Pour Marc Vandiepenbeeck, la problématique du mauvais temps est aussi question de présentation des bulletins météo. "Affirmer, comme je l'ai entendu plusieurs fois cet été, qu'on était en dessous des "normes saisonnières" me paraît abusif. On est certes plus bas que la moyenne, mais des étés comme celui-ci, on en rencontre tous les trois ou quatre ans. Mais bon, je comprends les contraintes des présentateurs météo. Ils sont soumis à la dictature du beau temps. Si le climat n'est pas immédiatement adapté aux loisirs d'extérieur, il est automatiquement considéré comme mauvais. Mais on oublie que ce mauvais temps, c'est le meilleur pour les cinémas, les vendeurs d'impers et les restaurants."

Les présentateurs météo tenus d'annoncer le temps que la grande majorité des téléspectateurs souhaitent? Luc Trullemans s'en défend, mais reconnaît la pression naturelle dont il fait l'objet. "Dès que les prévisions laissent entendre qu'il y a peut-être une lueur d'espoir de beau temps, j'ai tendance à le préciser. Et c'est sans doute seulement cette info-là que le téléspectateur privilégiera." Quitte à pousser parfois le présentateur à devoir s'excuser. "C'est arrivé la semaine dernière, j'ai moi-même été victime de mon optimisme..."

Le temps, ça s'apprend

Car, comme le vélo, écouter et comprendre la météo, ça s'apprend. "Les modèles mathématiques qu'on utilise offrent une prévision toute les six heures, détaille Luc Trullemans. Pour savoir quel temps il fera dans les jours à venir, il faut suivre attentivement l'évolution de ces prévisions, jour après jour, et percevoir les tendances." Car les vérités peuvent vite changer, et les modèles dérailler… "La météo, ce n'est pas une bible, ce sont des calculs. Il suffit d'une minuscule erreur d'observation aux USA ou sur l'océan Atlantique, d'où viennent la plupart des vents, pour fausser complètement une prévision." C'est ce qui s'est manifestement passé il y a quelques jours encore. "Il y avait des lacunes dans l'observation quelque part sur l'océan, aux Bermudes, ou sur la côte est du Canada. Du coup, le temps annoncé n'avait plus rien à voir avec ce qu'il s'est réellement produit."
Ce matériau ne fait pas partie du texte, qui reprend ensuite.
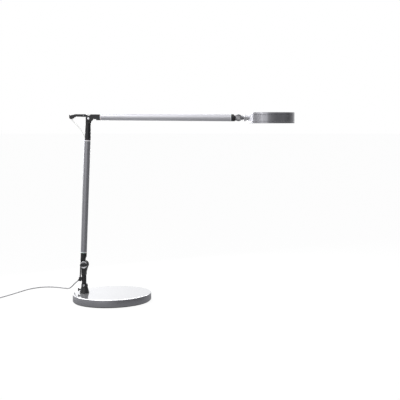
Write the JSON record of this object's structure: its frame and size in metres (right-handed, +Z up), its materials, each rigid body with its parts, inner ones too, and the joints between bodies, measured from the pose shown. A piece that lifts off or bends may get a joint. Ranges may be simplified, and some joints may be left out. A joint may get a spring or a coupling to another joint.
{
  "type": "swing arm desk lamp",
  "caption": "Desk lamp with a heavy round base, a swivelling post, tubular lower and upper arms on friction hinges, and a flat round head that tilts and turns.",
  "frame": {"origin": "centre of the base's underside", "axes": "+Z up, +X from the base towards the head, the arms lie in the plane Y = 0"},
  "size_m": [0.8639, 0.3346, 0.5106],
  "materials": {
    "polished_aluminium": "turned and polished",
    "satin_aluminium": "satin anodised",
    "turned_aluminium": "fine turned, anodised",
    "cast_aluminium": "as cast",
    "bright_steel": "nickel plated",
    "dark_nickel": "dark nickel plated",
    "steel": "zinc plated",
    "black_metal": "semi-gloss black paint on zinc casting",
    "bronze": "sintered, oiled",
    "black_plastic": "fine texture",
    "white_plastic": "moulded nylon",
    "clear_lead": "clear insulated lead",
    "dark_lead": "dark insulated lead",
    "grey_cord": "grey insulated cord",
    "rubber_pad": "matt",
    "black_rubber": "matt moulded",
    "white_board": "white solder mask",
    "led_lens": "yellow phosphor",
    "opal_acrylic": "satin opal"
  },
  "bodies": {
    "base": {"base_disc": "polished_aluminium", "base_ballast": "steel", "base_pad": "rubber_pad", "ballast_screws": "steel", "foot": "black_metal", "foot_nut": "steel", "foot_bush": "bronze", "cord_run": "grey_cord", "cord_coil": "grey_cord", "cord_tail": "grey_cord", "adapter_boot": "black_rubber", "adapter_body": "black_plastic", "adapter_pins": "steel"},
    "thumb_screw": {"thumb_screw": "black_metal"},
    "post": {"post": "black_metal", "post_collar": "black_metal", "collar_pin": "bright_steel", "spigot_clip": "steel", "cord_clip": "black_plastic", "clip_boot": "black_rubber", "lower_axle": "bright_steel", "lower_rings": "bright_steel", "lower_nut": "black_metal", "lower_jumper": "dark_lead"},
    "lower_knob": {"lower_knob": "black_plastic"},
    "lower_arm": {"lower_cap": "black_metal", "lower_discs": "bronze", "lower_tube": "satin_aluminium", "lower_tube_rings": "white_plastic", "lower_lead": "clear_lead", "elbow_tongue": "black_metal", "elbow_jumper": "clear_lead"},
    "upper_arm": {"elbow_fork": "black_metal", "tail_lever": "black_metal", "tail_pin": "steel", "elbow_axle": "bright_steel", "elbow_discs": "bronze", "upper_lead": "clear_lead", "upper_tube": "satin_aluminium", "upper_tube_rings": "white_plastic", "upper_cap": "black_metal"},
    "yoke": {"yoke": "dark_nickel", "tilt_axle": "bright_steel", "tilt_discs": "bronze", "neck_clip": "steel"},
    "head": {"neck": "bright_steel", "head_cover": "turned_aluminium", "head_body": "turned_aluminium", "head_bezel": "turned_aluminium", "heat_sink": "cast_aluminium", "led_board": "white_board", "leds": "led_lens", "diffuser": "opal_acrylic", "head_screws": "steel", "dimmer_switch": "black_plastic"},
    "dimmer_button": {"dimmer_button": "turned_aluminium"}
  },
  "joints": [
    {"name": "post_swivel", "type": "hinge", "parent": "base", "child": "post", "pos_m": [-0.0754, 0, 0], "axis": [0, 0, 1], "range_deg": [-165, 165], "deforming": ["cord_run"]},
    {"name": "thumb_screw_turn", "type": "hinge", "parent": "base", "child": "thumb_screw", "pos_m": [-0.093, 0, 0.0296], "axis": [1, 0, 0], "range_deg": [-180, 180]},
    {"name": "lower_arm_lean", "type": "hinge", "parent": "post", "child": "lower_arm", "pos_m": [-0.076, 0, 0.0976], "axis": [0, 1, 0], "range_deg": [-35, 50], "deforming": ["lower_jumper"]},
    {"name": "lower_knob_turn", "type": "hinge", "parent": "post", "child": "lower_knob", "pos_m": [-0.076, -0.012, 0.0976], "axis": [0, 1, 0], "range_deg": [-90, 90]},
    {"name": "elbow_bend", "type": "hinge", "parent": "lower_arm", "child": "upper_arm", "pos_m": [-0.06354, 0, 0.494], "axis": [0, 1, 0], "range_deg": [-55, 45], "deforming": ["elbow_jumper"]},
    {"name": "head_tilt", "type": "hinge", "parent": "upper_arm", "child": "yoke", "pos_m": [0.34288, 0, 0.49581], "axis": [0, 1, 0], "range_deg": [-80, 80]},
    {"name": "head_turn", "type": "hinge", "parent": "yoke", "child": "head", "pos_m": [0.34288, 0, 0.49581], "axis": [1, 0, 0], "range_deg": [-90, 90]},
    {"name": "dimmer_press", "type": "slide", "parent": "head", "child": "dimmer_button", "axis": [0, 0, -1], "range_m": [0, 0.0012], "stiffness_N_per_m": 350, "springref_m": -0.0006}
  ]
}
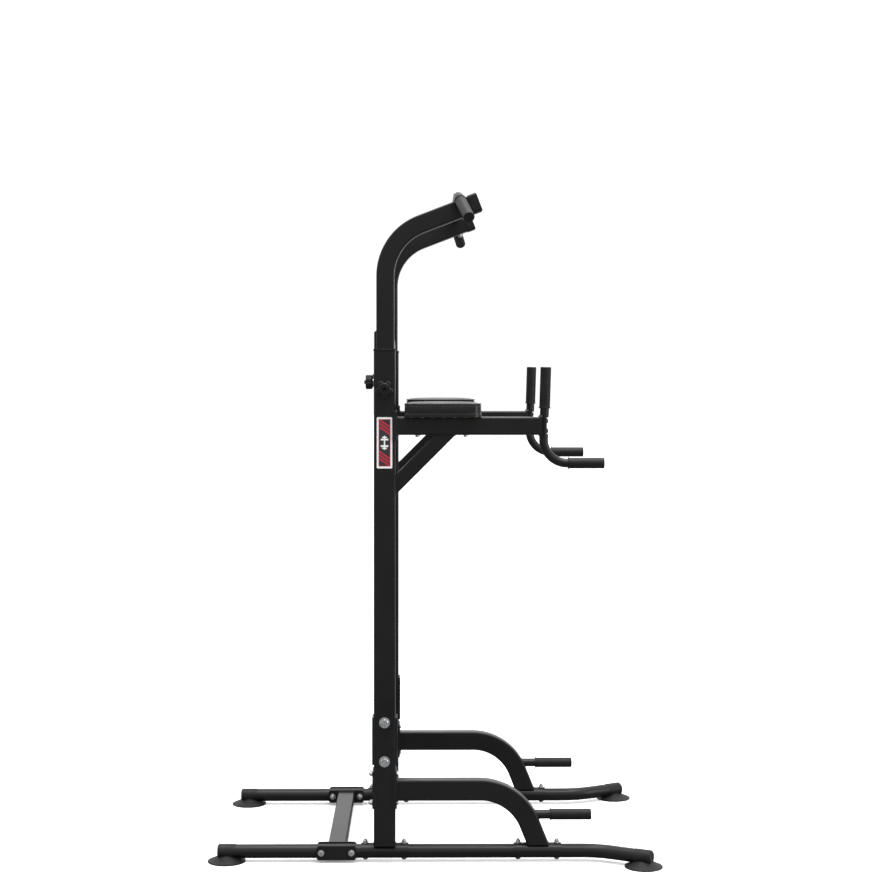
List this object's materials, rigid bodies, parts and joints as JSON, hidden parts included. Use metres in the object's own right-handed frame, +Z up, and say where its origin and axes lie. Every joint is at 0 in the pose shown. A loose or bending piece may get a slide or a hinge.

Reste la question à 1.000 €: que nous réservent septembre et octobre? Selon Luc Trullemans, les nouvelles pourraient être bonnes. Comme la nature nous a "volé" l'été, elle pourrait nous rendre un bout d'automne. "Sur la base de ces cycles de rééquilibrage, si juillet et août ont été moyens, et si la fin août est de la même couleur, septembre et octobre ont de grandes chances d'être secs et ensoleillés. Mais avec des températures plus basses." On enregistre et on croise les doigts.